I think, the celestial bodies do abundantly declare God’s power and greatness, by the immensity of their bulk, and (if the earth stand still) the celerity of their motions [...] but yet I doubt, whether, from the bare contemplation of the heavens and their motions, it may be cogently inferred, at least so strongly as final causes, may be from the structure of animals, that either the sole, or the chief, end of them all, is to enlighten the earth, and bring benefits to the creatures that live upon it"

And if this is a correct assessment of Boyle's position, it follows that this was well-known to Clarke, Paley, etc., because Boyle's Disquisition was one of the key texts on design arguments for these people. Clarke, of course, goes on to make much stronger claims regarding design arguments. Perhaps Paley did not like the strong claims of Clarke or Derham, and therefore adopted a more hedged Boylean approach?

Eric Schliesser

Thank you for your comment, Lukas (if I may?),
Boyle is indeed skeptical about exception-less generalizations, so he would make a good source. (I have blogged a bit about his design arguments.) And like Paley, he thinks that celestial motions are not good starting points for design arguments if you want to show the existence of final causes. (Lessius saw this early.)

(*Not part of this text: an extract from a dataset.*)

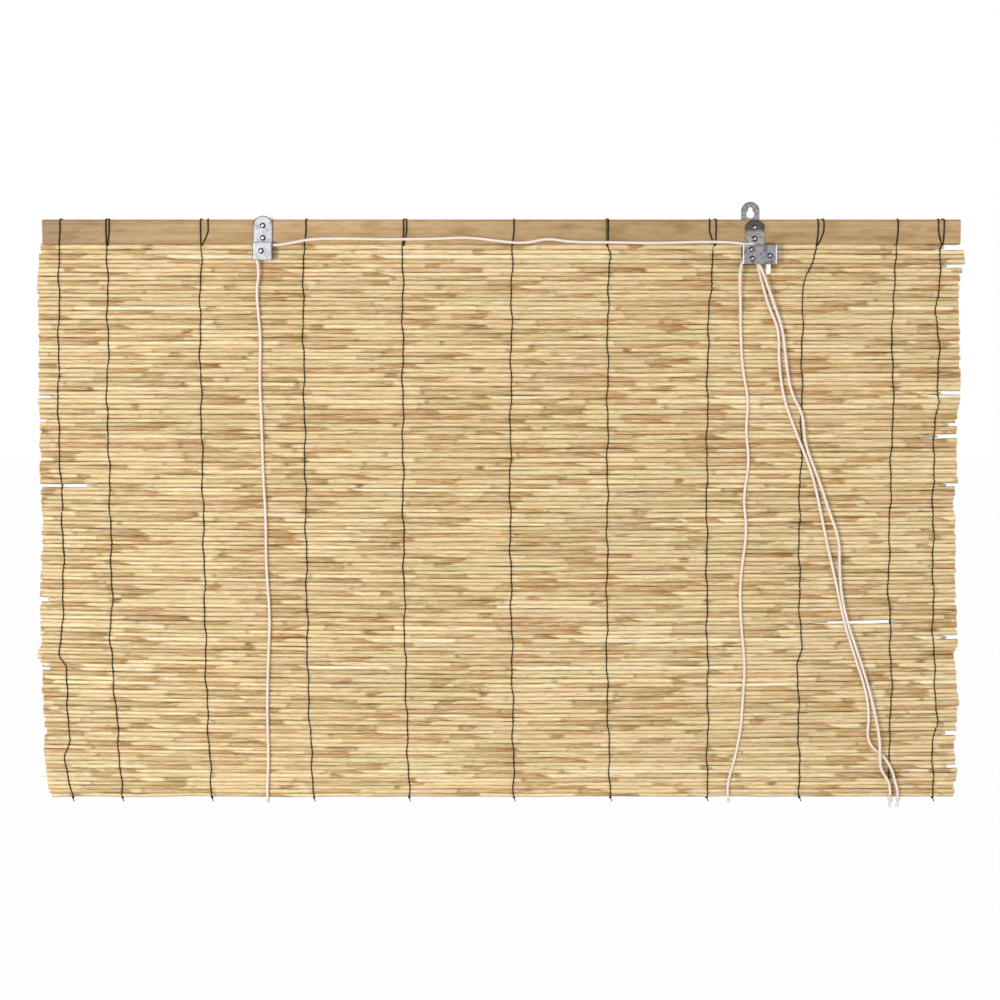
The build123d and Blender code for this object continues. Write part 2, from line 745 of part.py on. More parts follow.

But the passages you cite are all about to what degree design is in the service of humans. But once Galileo makes his discoveries, it's clear that any design argument worth having will have to allow that God's providence can't only be focused on human ends. (This is very clear in Newton's General Scholium.) So, we need to distinguish between claims about design in nature and for whom it is functional. So, I don't think this is quite what's needed, but I agree it is suggestive.

Margaret Atherton

Footnote: Berkeley, is Siris, says"Natural productions, it is true, are not all equally perfect." (S 256) Part of the reason he thinks this is so is the familiar order of nature sometimes throws up volcanos kind of consideration, but he also says "things will be produced in a slow length of time, and arrive at different degrees of perfection."

Eric Schliesser

That's swell Margaret. Thank you. I have long wondered if and how much Siris was studied in the second half of the eighteenth century.